Your task:
Reproduce the data exactly.

Dataset section:

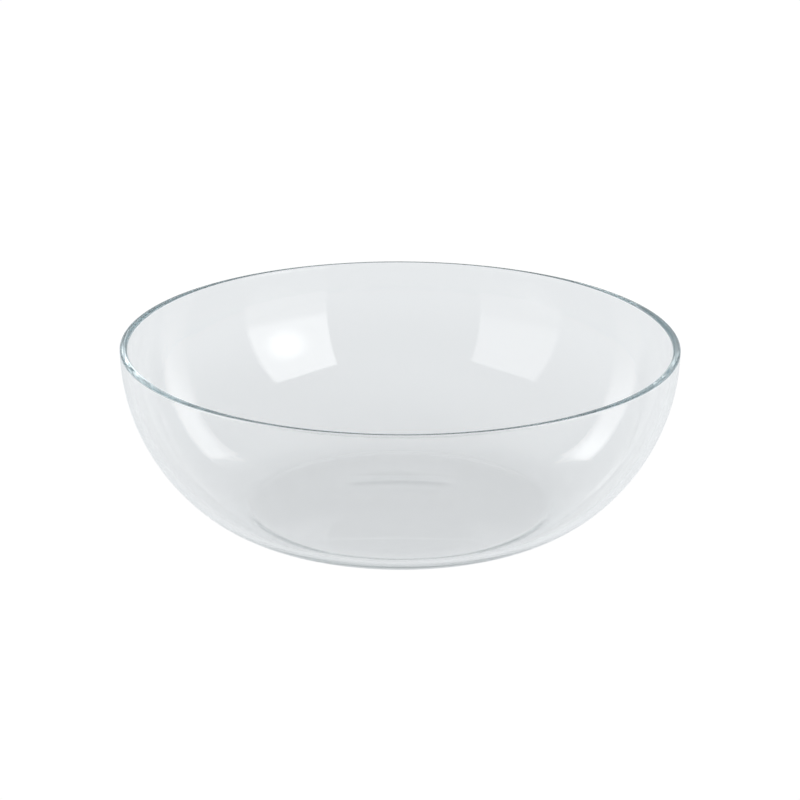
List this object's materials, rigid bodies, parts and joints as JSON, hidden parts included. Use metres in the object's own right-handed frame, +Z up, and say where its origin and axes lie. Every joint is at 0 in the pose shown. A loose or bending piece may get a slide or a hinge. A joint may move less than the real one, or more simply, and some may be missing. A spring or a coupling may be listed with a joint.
{
  "type": "crystallizing dish",
  "caption": "Wide, shallow round glass dish with curved walls, a flat foot ring and a rounded rim, for evaporating and crystallizing solutions.",
  "frame": {"origin": "centre of the foot ring, at the height of the surface the dish stands on", "axes": "+Z up along the axis of symmetry; X and Y are level and equivalent"},
  "size_m": [0.23, 0.23, 0.0752],
  "materials": {
    "clear_glass": "fire-polished"
  },
  "bodies": {
    "root": {"dish": "clear_glass"}
  },
  "joints": []
}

Exercise response:
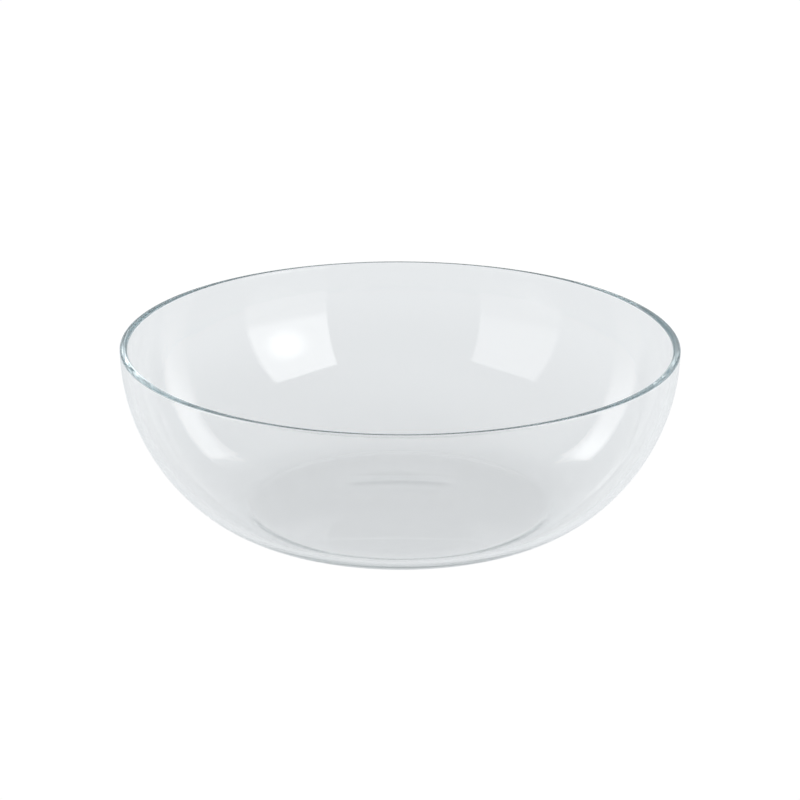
List this object's materials, rigid bodies, parts and joints as JSON, hidden parts included. Use metres in the object's own right-handed frame, +Z up, and say where its origin and axes lie. Every joint is at 0 in the pose shown. A loose or bending piece may get a slide or a hinge. A joint may move less than the real one, or more simply, and some may be missing. A spring or a coupling may be listed with a joint.
{
  "type": "crystallizing dish",
  "caption": "Wide, shallow round glass dish with curved walls, a flat foot ring and a rounded rim, for evaporating and crystallizing solutions.",
  "frame": {"origin": "centre of the foot ring, at the height of the surface the dish stands on", "axes": "+Z up along the axis of symmetry; X and Y are level and equivalent"},
  "size_m": [0.23, 0.23, 0.0752],
  "materials": {
    "clear_glass": "fire-polished"
  },
  "bodies": {
    "root": {"dish": "clear_glass"}
  },
  "joints": []
}